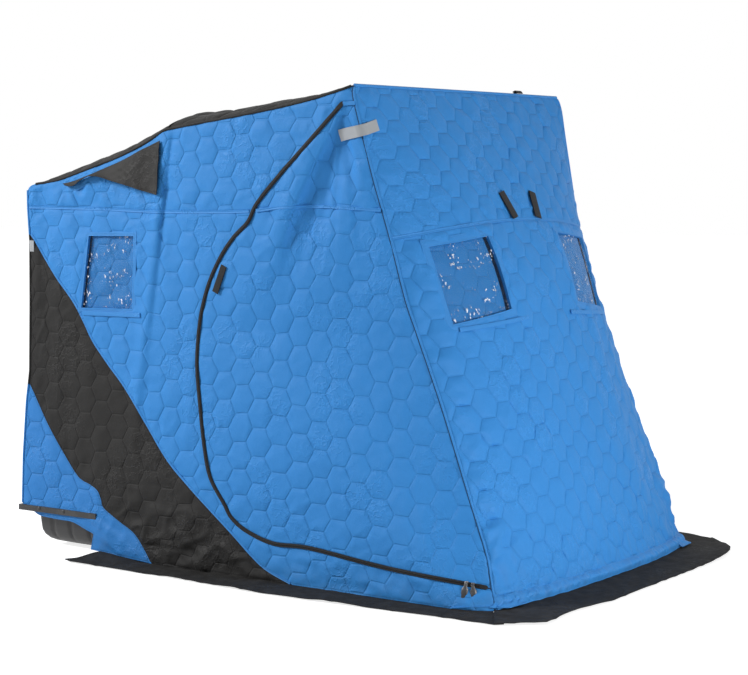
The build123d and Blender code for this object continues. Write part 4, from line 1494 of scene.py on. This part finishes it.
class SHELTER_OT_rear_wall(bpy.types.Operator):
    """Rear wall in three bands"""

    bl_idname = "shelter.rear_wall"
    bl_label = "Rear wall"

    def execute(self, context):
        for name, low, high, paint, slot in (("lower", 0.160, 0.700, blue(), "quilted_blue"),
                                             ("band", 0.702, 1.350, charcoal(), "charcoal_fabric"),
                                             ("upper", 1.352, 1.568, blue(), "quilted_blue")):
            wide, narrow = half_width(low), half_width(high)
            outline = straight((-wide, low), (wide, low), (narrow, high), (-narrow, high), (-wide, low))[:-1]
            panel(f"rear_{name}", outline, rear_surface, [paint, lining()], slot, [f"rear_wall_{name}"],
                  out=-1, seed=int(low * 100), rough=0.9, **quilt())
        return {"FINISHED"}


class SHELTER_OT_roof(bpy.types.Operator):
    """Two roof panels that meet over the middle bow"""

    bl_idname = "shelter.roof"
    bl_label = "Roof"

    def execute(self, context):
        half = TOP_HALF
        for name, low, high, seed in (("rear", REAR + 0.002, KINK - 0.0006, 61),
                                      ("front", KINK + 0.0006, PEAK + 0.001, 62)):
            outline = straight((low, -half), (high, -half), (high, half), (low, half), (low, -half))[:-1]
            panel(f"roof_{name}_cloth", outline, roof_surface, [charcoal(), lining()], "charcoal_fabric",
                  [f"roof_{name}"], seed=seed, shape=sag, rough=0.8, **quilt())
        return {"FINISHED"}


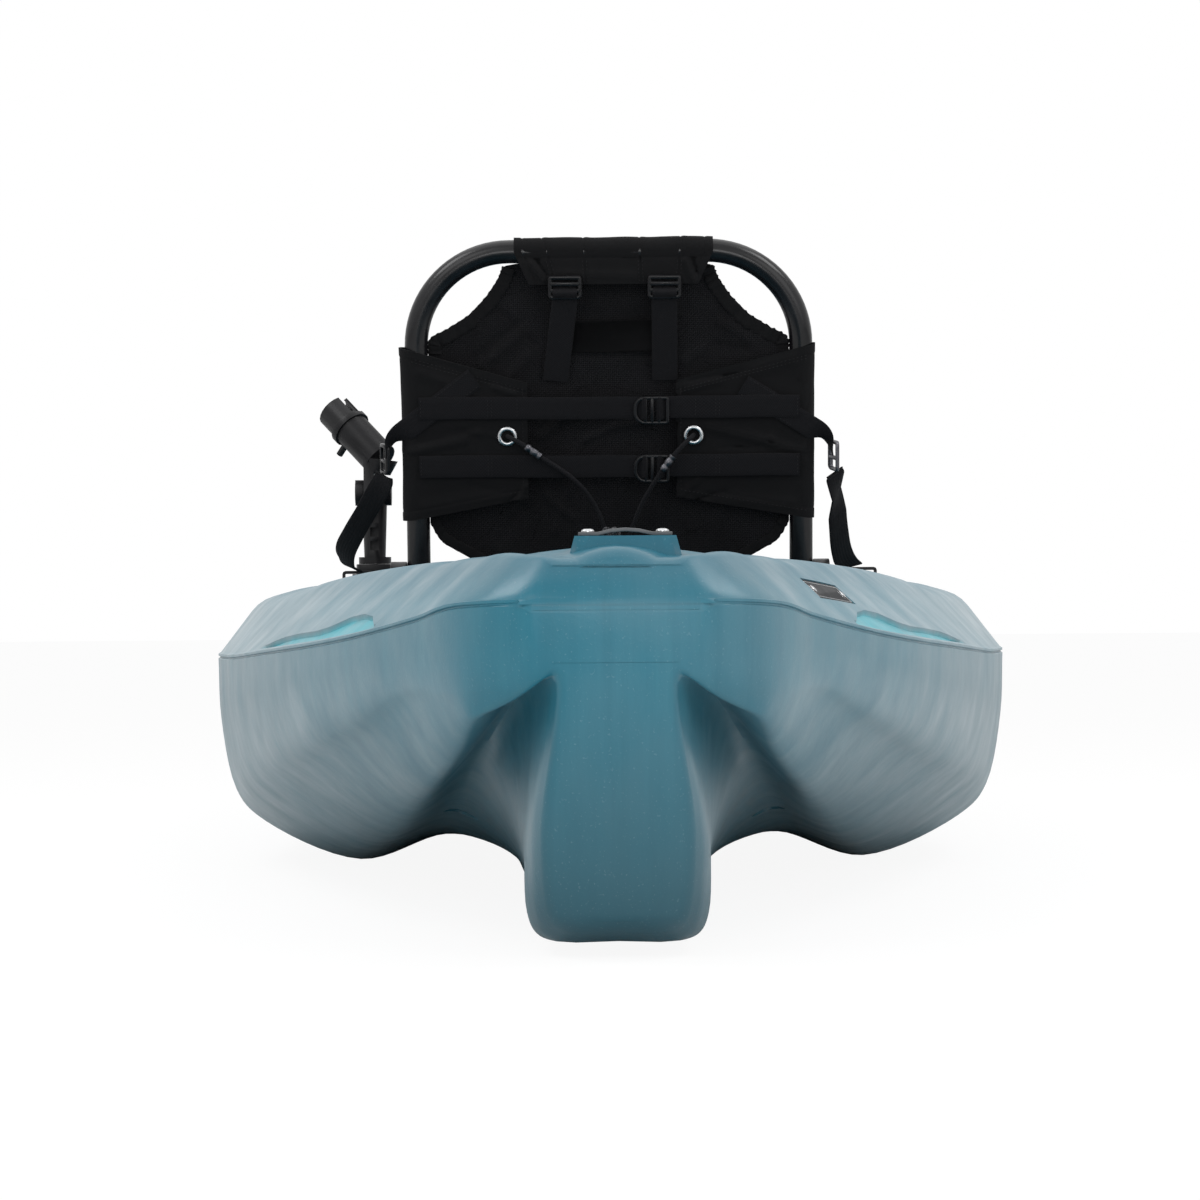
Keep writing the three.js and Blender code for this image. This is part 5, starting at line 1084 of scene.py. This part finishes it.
★ ★ ★ ★ ★ ★ ★
Give the listing above again, word for word.

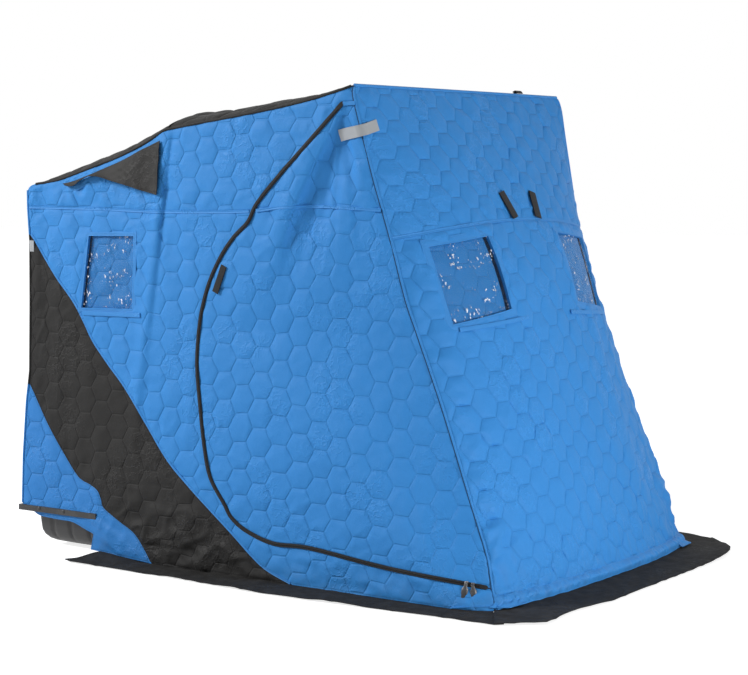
The build123d and Blender code for this object continues. Write part 4, from line 1494 of scene.py on. This part finishes it.
class SHELTER_OT_rear_wall(bpy.types.Operator):
    """Rear wall in three bands"""

    bl_idname = "shelter.rear_wall"
    bl_label = "Rear wall"

    def execute(self, context):
        for name, low, high, paint, slot in (("lower", 0.160, 0.700, blue(), "quilted_blue"),
                                             ("band", 0.702, 1.350, charcoal(), "charcoal_fabric"),
                                             ("upper", 1.352, 1.568, blue(), "quilted_blue")):
            wide, narrow = half_width(low), half_width(high)
            outline = straight((-wide, low), (wide, low), (narrow, high), (-narrow, high), (-wide, low))[:-1]
            panel(f"rear_{name}", outline, rear_surface, [paint, lining()], slot, [f"rear_wall_{name}"],
                  out=-1, seed=int(low * 100), rough=0.9, **quilt())
        return {"FINISHED"}


class SHELTER_OT_roof(bpy.types.Operator):
    """Two roof panels that meet over the middle bow"""

    bl_idname = "shelter.roof"
    bl_label = "Roof"

    def execute(self, context):
        half = TOP_HALF
        for name, low, high, seed in (("rear", REAR + 0.002, KINK - 0.0006, 61),
                                      ("front", KINK + 0.0006, PEAK + 0.001, 62)):
            outline = straight((low, -half), (high, -half), (high, half), (low, half), (low, -half))[:-1]
            panel(f"roof_{name}_cloth", outline, roof_surface, [charcoal(), lining()], "charcoal_fabric",
                  [f"roof_{name}"], seed=seed, shape=sag, rough=0.8, **quilt())
        return {"FINISHED"}


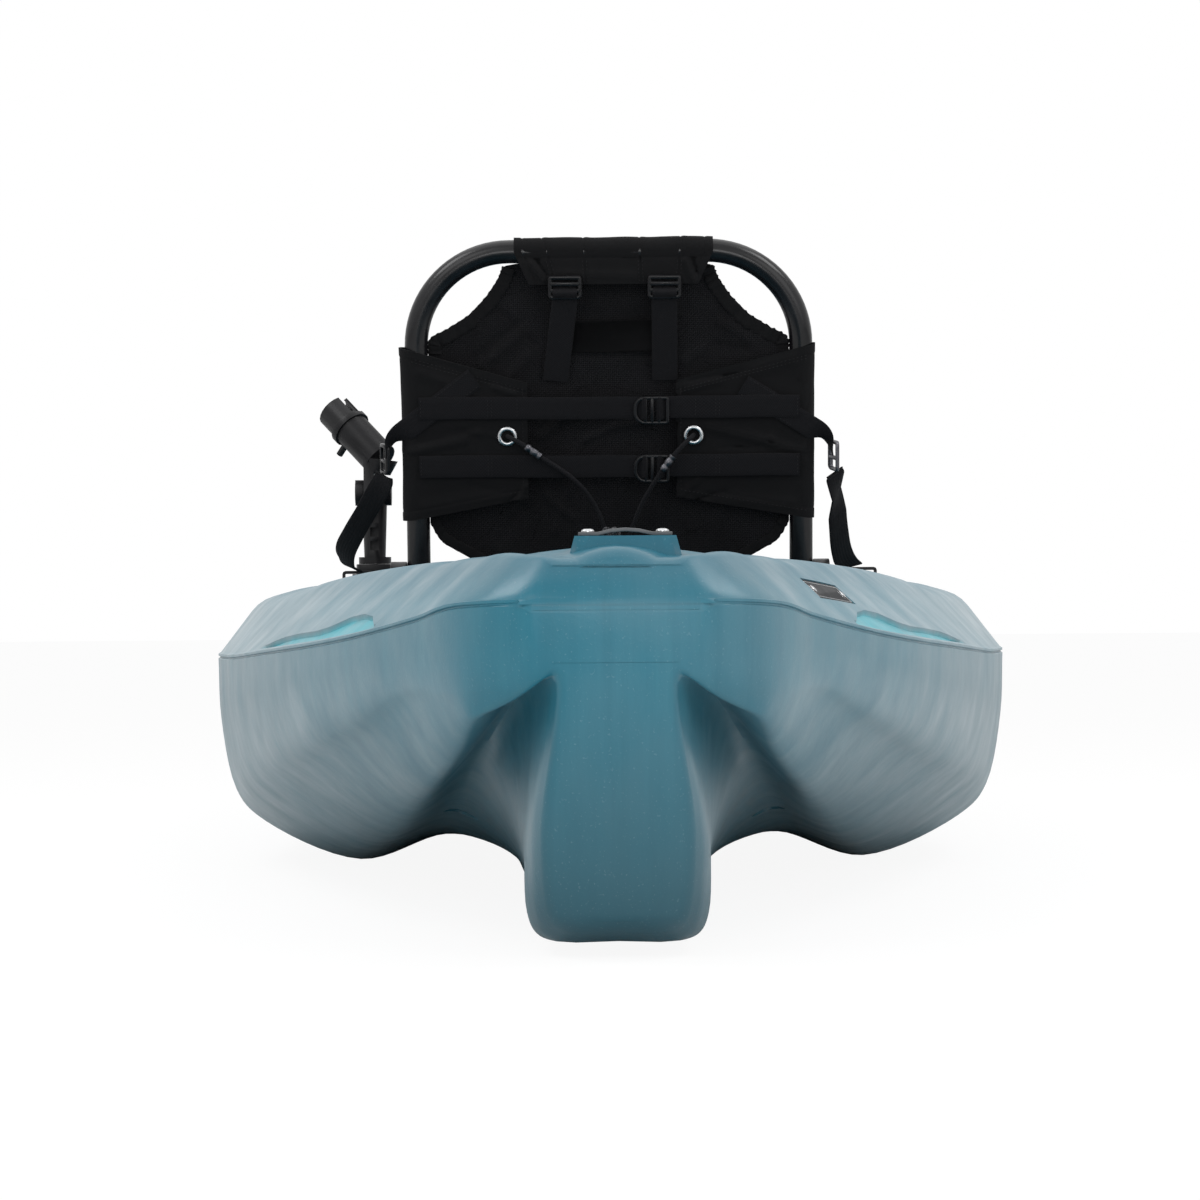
Keep writing the three.js and Blender code for this image. This is part 5, starting at line 1084 of scene.py. This part finishes it.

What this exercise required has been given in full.